Quote the whole listing word for word, please.

• **Information provided**
..............................

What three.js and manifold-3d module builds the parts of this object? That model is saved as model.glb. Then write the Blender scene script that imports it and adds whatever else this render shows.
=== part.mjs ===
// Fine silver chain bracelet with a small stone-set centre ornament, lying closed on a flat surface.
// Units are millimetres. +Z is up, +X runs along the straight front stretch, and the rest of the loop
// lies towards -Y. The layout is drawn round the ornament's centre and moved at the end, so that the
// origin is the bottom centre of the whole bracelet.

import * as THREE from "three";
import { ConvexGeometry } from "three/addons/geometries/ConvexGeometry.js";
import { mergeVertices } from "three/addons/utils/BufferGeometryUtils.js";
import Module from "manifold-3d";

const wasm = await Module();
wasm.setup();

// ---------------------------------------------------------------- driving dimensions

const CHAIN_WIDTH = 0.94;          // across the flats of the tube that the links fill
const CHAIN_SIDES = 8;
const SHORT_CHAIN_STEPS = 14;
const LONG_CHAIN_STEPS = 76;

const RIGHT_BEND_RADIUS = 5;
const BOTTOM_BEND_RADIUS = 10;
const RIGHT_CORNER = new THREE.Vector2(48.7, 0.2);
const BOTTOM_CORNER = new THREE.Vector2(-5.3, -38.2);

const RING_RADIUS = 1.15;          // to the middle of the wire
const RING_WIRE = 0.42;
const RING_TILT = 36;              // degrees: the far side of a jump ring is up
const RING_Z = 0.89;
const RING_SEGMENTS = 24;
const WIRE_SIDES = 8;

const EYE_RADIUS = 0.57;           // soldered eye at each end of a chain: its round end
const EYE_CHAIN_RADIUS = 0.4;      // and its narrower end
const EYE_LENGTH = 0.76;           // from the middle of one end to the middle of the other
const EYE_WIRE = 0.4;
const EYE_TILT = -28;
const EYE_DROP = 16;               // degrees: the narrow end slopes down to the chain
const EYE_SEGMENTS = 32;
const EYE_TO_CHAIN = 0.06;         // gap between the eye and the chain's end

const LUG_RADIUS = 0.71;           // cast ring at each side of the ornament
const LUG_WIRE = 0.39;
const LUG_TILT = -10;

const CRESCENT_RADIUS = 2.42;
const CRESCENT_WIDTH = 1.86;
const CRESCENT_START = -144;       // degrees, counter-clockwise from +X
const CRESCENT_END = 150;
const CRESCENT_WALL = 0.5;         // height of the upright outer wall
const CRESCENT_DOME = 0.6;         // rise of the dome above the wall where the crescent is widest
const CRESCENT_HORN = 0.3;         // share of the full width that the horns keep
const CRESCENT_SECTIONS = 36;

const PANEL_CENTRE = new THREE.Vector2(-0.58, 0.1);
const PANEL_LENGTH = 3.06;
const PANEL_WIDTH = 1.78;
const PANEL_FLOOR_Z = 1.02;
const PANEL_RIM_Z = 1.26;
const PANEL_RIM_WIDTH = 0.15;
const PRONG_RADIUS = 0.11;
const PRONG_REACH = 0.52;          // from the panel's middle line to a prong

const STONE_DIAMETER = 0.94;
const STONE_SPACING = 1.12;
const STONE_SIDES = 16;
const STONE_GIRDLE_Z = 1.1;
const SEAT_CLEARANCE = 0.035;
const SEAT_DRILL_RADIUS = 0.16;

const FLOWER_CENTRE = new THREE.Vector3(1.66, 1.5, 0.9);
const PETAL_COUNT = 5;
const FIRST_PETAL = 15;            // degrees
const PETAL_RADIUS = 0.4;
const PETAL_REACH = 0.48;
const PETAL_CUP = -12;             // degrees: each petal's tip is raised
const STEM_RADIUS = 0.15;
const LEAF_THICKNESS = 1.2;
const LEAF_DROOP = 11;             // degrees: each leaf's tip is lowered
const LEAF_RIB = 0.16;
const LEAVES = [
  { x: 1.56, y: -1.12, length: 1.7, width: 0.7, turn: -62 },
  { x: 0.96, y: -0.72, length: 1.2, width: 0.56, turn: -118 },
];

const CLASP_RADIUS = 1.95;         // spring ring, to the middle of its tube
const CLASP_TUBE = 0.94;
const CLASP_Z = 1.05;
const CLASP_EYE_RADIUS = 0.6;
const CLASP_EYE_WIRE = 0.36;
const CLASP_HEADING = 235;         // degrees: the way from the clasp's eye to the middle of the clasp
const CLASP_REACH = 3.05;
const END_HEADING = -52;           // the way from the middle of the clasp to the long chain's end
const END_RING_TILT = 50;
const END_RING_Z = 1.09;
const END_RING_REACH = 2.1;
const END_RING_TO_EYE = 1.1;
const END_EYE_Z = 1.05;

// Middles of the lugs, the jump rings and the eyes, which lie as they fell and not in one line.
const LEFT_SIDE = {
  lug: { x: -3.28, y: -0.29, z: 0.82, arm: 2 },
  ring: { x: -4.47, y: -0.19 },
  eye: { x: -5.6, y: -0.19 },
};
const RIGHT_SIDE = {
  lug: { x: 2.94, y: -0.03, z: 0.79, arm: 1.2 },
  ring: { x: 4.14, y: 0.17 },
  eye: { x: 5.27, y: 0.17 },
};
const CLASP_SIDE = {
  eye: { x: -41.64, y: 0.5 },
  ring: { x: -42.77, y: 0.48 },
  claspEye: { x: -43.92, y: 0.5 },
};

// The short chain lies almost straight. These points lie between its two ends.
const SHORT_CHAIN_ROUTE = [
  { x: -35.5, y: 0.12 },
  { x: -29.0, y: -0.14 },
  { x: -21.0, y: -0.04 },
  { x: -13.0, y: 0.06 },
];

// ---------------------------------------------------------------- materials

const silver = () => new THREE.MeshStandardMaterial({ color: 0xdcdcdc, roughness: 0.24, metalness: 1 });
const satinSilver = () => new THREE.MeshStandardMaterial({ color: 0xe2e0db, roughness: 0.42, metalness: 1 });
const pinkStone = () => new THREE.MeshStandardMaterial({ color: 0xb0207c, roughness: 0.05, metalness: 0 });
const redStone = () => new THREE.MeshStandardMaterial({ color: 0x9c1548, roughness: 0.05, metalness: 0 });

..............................

• **Reply to the exercise**
What three.js and manifold-3d module builds the parts of this object? That model is saved as model.glb. Then write the Blender scene script that imports it and adds whatever else this render shows.
=== part.mjs ===
// Fine silver chain bracelet with a small stone-set centre ornament, lying closed on a flat surface.
// Units are millimetres. +Z is up, +X runs along the straight front stretch, and the rest of the loop
// lies towards -Y. The layout is drawn round the ornament's centre and moved at the end, so that the
// origin is the bottom centre of the whole bracelet.

import * as THREE from "three";
import { ConvexGeometry } from "three/addons/geometries/ConvexGeometry.js";
import { mergeVertices } from "three/addons/utils/BufferGeometryUtils.js";
import Module from "manifold-3d";

const wasm = await Module();
wasm.setup();

// ---------------------------------------------------------------- driving dimensions

const CHAIN_WIDTH = 0.94;          // across the flats of the tube that the links fill
const CHAIN_SIDES = 8;
const SHORT_CHAIN_STEPS = 14;
const LONG_CHAIN_STEPS = 76;

const RIGHT_BEND_RADIUS = 5;
const BOTTOM_BEND_RADIUS = 10;
const RIGHT_CORNER = new THREE.Vector2(48.7, 0.2);
const BOTTOM_CORNER = new THREE.Vector2(-5.3, -38.2);

const RING_RADIUS = 1.15;          // to the middle of the wire
const RING_WIRE = 0.42;
const RING_TILT = 36;              // degrees: the far side of a jump ring is up
const RING_Z = 0.89;
const RING_SEGMENTS = 24;
const WIRE_SIDES = 8;

const EYE_RADIUS = 0.57;           // soldered eye at each end of a chain: its round end
const EYE_CHAIN_RADIUS = 0.4;      // and its narrower end
const EYE_LENGTH = 0.76;           // from the middle of one end to the middle of the other
const EYE_WIRE = 0.4;
const EYE_TILT = -28;
const EYE_DROP = 16;               // degrees: the narrow end slopes down to the chain
const EYE_SEGMENTS = 32;
const EYE_TO_CHAIN = 0.06;         // gap between the eye and the chain's end

const LUG_RADIUS = 0.71;           // cast ring at each side of the ornament
const LUG_WIRE = 0.39;
const LUG_TILT = -10;

const CRESCENT_RADIUS = 2.42;
const CRESCENT_WIDTH = 1.86;
const CRESCENT_START = -144;       // degrees, counter-clockwise from +X
const CRESCENT_END = 150;
const CRESCENT_WALL = 0.5;         // height of the upright outer wall
const CRESCENT_DOME = 0.6;         // rise of the dome above the wall where the crescent is widest
const CRESCENT_HORN = 0.3;         // share of the full width that the horns keep
const CRESCENT_SECTIONS = 36;

const PANEL_CENTRE = new THREE.Vector2(-0.58, 0.1);
const PANEL_LENGTH = 3.06;
const PANEL_WIDTH = 1.78;
const PANEL_FLOOR_Z = 1.02;
const PANEL_RIM_Z = 1.26;
const PANEL_RIM_WIDTH = 0.15;
const PRONG_RADIUS = 0.11;
const PRONG_REACH = 0.52;          // from the panel's middle line to a prong

const STONE_DIAMETER = 0.94;
const STONE_SPACING = 1.12;
const STONE_SIDES = 16;
const STONE_GIRDLE_Z = 1.1;
const SEAT_CLEARANCE = 0.035;
const SEAT_DRILL_RADIUS = 0.16;

const FLOWER_CENTRE = new THREE.Vector3(1.66, 1.5, 0.9);
const PETAL_COUNT = 5;
const FIRST_PETAL = 15;            // degrees
const PETAL_RADIUS = 0.4;
const PETAL_REACH = 0.48;
const PETAL_CUP = -12;             // degrees: each petal's tip is raised
const STEM_RADIUS = 0.15;
const LEAF_THICKNESS = 1.2;
const LEAF_DROOP = 11;             // degrees: each leaf's tip is lowered
const LEAF_RIB = 0.16;
const LEAVES = [
  { x: 1.56, y: -1.12, length: 1.7, width: 0.7, turn: -62 },
  { x: 0.96, y: -0.72, length: 1.2, width: 0.56, turn: -118 },
];

const CLASP_RADIUS = 1.95;         // spring ring, to the middle of its tube
const CLASP_TUBE = 0.94;
const CLASP_Z = 1.05;
const CLASP_EYE_RADIUS = 0.6;
const CLASP_EYE_WIRE = 0.36;
const CLASP_HEADING = 235;         // degrees: the way from the clasp's eye to the middle of the clasp
const CLASP_REACH = 3.05;
const END_HEADING = -52;           // the way from the middle of the clasp to the long chain's end
const END_RING_TILT = 50;
const END_RING_Z = 1.09;
const END_RING_REACH = 2.1;
const END_RING_TO_EYE = 1.1;
const END_EYE_Z = 1.05;

// Middles of the lugs, the jump rings and the eyes, which lie as they fell and not in one line.
const LEFT_SIDE = {
  lug: { x: -3.28, y: -0.29, z: 0.82, arm: 2 },
  ring: { x: -4.47, y: -0.19 },
  eye: { x: -5.6, y: -0.19 },
};
const RIGHT_SIDE = {
  lug: { x: 2.94, y: -0.03, z: 0.79, arm: 1.2 },
  ring: { x: 4.14, y: 0.17 },
  eye: { x: 5.27, y: 0.17 },
};
const CLASP_SIDE = {
  eye: { x: -41.64, y: 0.5 },
  ring: { x: -42.77, y: 0.48 },
  claspEye: { x: -43.92, y: 0.5 },
};

// The short chain lies almost straight. These points lie between its two ends.
const SHORT_CHAIN_ROUTE = [
  { x: -35.5, y: 0.12 },
  { x: -29.0, y: -0.14 },
  { x: -21.0, y: -0.04 },
  { x: -13.0, y: 0.06 },
];

// ---------------------------------------------------------------- materials

const silver = () => new THREE.MeshStandardMaterial({ color: 0xdcdcdc, roughness: 0.24, metalness: 1 });
const satinSilver = () => new THREE.MeshStandardMaterial({ color: 0xe2e0db, roughness: 0.42, metalness: 1 });
const pinkStone = () => new THREE.MeshStandardMaterial({ color: 0xb0207c, roughness: 0.05, metalness: 0 });
const redStone = () => new THREE.MeshStandardMaterial({ color: 0x9c1548, roughness: 0.05, metalness: 0 });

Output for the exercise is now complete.